(Entries from a dataset)
##########

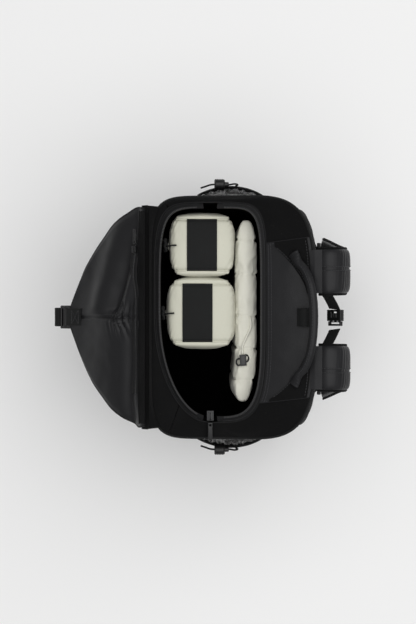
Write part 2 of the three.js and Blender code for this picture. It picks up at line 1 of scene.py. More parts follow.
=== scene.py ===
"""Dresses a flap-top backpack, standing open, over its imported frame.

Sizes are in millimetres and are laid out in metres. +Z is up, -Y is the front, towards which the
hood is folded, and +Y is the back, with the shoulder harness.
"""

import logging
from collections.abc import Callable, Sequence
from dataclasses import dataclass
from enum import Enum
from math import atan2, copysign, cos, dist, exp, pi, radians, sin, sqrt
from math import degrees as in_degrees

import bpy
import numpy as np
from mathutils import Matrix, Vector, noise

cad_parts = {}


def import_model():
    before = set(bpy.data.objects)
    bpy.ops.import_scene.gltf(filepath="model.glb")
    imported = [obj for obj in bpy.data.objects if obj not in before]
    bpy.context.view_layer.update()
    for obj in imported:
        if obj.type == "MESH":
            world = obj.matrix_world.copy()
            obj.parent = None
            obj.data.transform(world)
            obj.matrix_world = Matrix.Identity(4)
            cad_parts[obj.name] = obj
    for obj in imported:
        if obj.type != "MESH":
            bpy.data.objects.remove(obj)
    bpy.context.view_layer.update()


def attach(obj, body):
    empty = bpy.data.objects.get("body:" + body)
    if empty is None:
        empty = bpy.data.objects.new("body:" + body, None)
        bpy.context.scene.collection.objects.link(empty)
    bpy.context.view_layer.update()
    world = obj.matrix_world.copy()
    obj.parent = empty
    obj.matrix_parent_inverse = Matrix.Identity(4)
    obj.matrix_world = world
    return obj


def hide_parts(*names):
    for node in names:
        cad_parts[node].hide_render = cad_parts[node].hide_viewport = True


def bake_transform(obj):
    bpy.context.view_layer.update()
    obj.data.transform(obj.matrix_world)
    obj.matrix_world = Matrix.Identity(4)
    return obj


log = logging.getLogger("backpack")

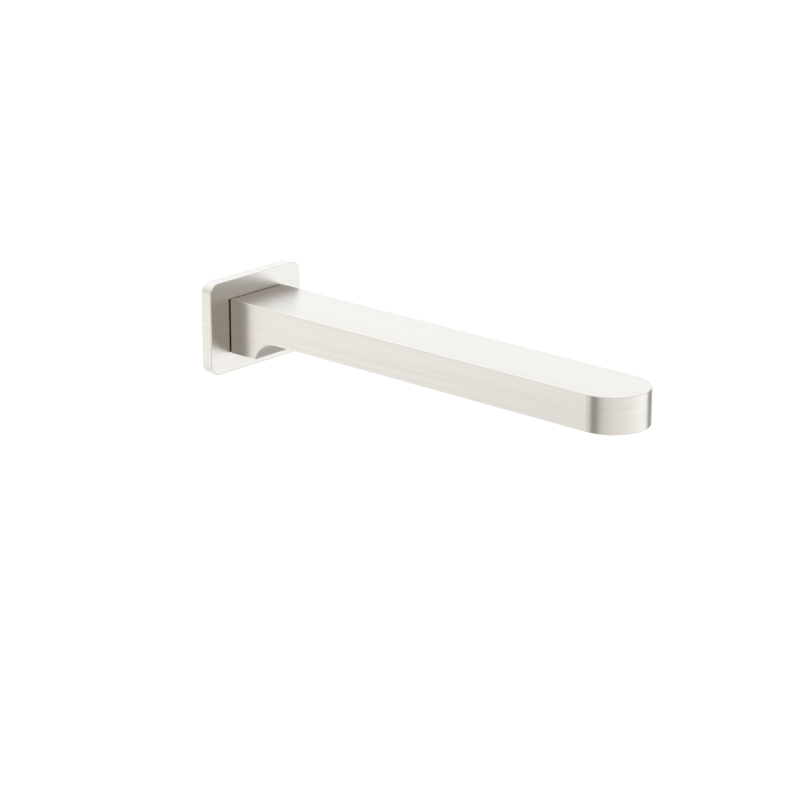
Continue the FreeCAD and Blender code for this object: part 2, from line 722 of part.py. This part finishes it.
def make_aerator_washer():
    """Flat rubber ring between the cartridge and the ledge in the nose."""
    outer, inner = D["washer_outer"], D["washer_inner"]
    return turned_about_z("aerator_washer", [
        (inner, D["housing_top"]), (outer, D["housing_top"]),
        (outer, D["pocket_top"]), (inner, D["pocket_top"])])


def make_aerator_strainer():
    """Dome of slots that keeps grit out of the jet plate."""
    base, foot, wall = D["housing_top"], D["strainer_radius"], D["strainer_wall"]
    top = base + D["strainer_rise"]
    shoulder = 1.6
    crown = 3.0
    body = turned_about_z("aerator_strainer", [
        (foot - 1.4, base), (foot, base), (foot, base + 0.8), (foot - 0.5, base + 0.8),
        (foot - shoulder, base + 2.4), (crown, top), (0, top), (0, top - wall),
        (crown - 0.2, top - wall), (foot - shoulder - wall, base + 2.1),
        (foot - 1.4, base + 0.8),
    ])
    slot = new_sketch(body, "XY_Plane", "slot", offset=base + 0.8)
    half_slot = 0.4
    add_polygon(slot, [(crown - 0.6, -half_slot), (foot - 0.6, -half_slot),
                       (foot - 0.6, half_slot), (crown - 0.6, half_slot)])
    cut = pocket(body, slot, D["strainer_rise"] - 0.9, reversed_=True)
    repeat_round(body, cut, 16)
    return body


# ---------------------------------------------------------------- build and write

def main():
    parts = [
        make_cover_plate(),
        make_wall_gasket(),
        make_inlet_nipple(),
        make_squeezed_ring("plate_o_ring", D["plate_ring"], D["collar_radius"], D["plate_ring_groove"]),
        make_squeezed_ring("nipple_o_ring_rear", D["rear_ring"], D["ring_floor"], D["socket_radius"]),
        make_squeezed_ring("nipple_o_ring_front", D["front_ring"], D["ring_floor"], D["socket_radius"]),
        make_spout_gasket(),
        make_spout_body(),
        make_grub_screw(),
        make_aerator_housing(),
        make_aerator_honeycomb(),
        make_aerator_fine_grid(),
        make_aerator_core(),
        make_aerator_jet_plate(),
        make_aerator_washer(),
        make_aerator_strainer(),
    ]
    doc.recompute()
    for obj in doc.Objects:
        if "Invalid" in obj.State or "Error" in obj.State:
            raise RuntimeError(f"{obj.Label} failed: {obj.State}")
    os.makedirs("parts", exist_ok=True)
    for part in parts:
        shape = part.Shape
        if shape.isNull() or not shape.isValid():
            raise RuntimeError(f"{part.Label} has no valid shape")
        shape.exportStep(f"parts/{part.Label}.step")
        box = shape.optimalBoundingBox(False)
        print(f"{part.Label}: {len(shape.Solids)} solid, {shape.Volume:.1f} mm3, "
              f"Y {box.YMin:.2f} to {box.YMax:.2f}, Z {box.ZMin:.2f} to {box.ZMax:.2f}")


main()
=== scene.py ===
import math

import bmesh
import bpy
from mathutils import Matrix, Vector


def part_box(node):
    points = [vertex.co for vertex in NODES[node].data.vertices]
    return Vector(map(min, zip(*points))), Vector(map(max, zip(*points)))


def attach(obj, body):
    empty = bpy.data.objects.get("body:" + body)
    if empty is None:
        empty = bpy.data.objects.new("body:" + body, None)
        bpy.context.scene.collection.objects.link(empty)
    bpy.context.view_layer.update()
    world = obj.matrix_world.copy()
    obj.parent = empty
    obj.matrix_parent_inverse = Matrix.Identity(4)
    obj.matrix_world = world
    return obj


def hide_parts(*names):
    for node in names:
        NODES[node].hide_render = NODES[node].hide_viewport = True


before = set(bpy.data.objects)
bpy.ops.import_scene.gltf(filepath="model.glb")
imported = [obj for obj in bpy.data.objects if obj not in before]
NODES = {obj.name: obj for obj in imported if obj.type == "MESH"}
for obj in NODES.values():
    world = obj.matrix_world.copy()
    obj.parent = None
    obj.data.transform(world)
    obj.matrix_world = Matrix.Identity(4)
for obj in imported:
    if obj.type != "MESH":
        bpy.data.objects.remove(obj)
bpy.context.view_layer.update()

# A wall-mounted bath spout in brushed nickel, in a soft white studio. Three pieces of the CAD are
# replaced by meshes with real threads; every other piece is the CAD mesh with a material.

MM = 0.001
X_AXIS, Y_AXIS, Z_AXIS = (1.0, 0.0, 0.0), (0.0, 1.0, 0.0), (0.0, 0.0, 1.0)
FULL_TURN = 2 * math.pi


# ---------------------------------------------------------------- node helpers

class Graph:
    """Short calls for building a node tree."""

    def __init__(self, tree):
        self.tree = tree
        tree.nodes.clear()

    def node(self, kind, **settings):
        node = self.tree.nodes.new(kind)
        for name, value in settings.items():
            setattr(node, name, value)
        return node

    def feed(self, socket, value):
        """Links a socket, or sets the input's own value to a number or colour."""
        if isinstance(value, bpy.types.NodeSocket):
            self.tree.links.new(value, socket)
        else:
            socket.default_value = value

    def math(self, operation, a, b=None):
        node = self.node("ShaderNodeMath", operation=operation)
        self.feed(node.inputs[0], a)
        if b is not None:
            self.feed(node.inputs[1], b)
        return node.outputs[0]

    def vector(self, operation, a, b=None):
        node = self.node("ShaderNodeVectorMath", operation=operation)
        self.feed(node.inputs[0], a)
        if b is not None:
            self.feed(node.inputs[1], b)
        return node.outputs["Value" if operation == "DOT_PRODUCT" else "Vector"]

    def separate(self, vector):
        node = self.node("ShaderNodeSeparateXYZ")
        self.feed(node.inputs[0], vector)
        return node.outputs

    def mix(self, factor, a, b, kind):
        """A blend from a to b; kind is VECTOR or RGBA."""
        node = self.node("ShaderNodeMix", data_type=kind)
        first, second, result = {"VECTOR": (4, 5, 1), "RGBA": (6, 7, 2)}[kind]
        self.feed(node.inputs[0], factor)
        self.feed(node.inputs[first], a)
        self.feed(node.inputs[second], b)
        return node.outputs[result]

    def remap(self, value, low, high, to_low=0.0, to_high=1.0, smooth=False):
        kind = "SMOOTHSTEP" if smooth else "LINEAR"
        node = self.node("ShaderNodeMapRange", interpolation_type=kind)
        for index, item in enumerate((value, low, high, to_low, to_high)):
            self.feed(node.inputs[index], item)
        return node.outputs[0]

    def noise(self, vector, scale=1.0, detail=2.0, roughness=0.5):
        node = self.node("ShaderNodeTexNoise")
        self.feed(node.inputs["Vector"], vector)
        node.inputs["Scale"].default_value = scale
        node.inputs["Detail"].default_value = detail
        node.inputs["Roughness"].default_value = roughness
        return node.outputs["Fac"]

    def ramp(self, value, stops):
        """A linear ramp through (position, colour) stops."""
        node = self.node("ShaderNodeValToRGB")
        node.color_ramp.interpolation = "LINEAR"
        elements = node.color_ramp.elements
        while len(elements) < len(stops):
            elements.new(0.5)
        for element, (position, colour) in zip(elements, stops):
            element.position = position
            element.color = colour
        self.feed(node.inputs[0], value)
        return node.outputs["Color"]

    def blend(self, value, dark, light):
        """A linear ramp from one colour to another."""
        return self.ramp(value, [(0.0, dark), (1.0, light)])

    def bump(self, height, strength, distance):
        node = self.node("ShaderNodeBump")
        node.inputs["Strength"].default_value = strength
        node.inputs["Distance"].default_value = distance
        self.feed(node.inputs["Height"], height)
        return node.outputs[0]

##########

### [AIM OF THE TASK]
Print exactly the lines above from the one with "for part in" to the one with "zip(*points))), Vector(map(max, zip(*points)))", including both.

### [COMPLETE ANSWER]
    for part in parts:
        shape = part.Shape
        if shape.isNull() or not shape.isValid():
            raise RuntimeError(f"{part.Label} has no valid shape")
        shape.exportStep(f"parts/{part.Label}.step")
        box = shape.optimalBoundingBox(False)
        print(f"{part.Label}: {len(shape.Solids)} solid, {shape.Volume:.1f} mm3, "
              f"Y {box.YMin:.2f} to {box.YMax:.2f}, Z {box.ZMin:.2f} to {box.ZMax:.2f}")


main()
=== scene.py ===
import math

import bmesh
import bpy
from mathutils import Matrix, Vector


def part_box(node):
    points = [vertex.co for vertex in NODES[node].data.vertices]
    return Vector(map(min, zip(*points))), Vector(map(max, zip(*points)))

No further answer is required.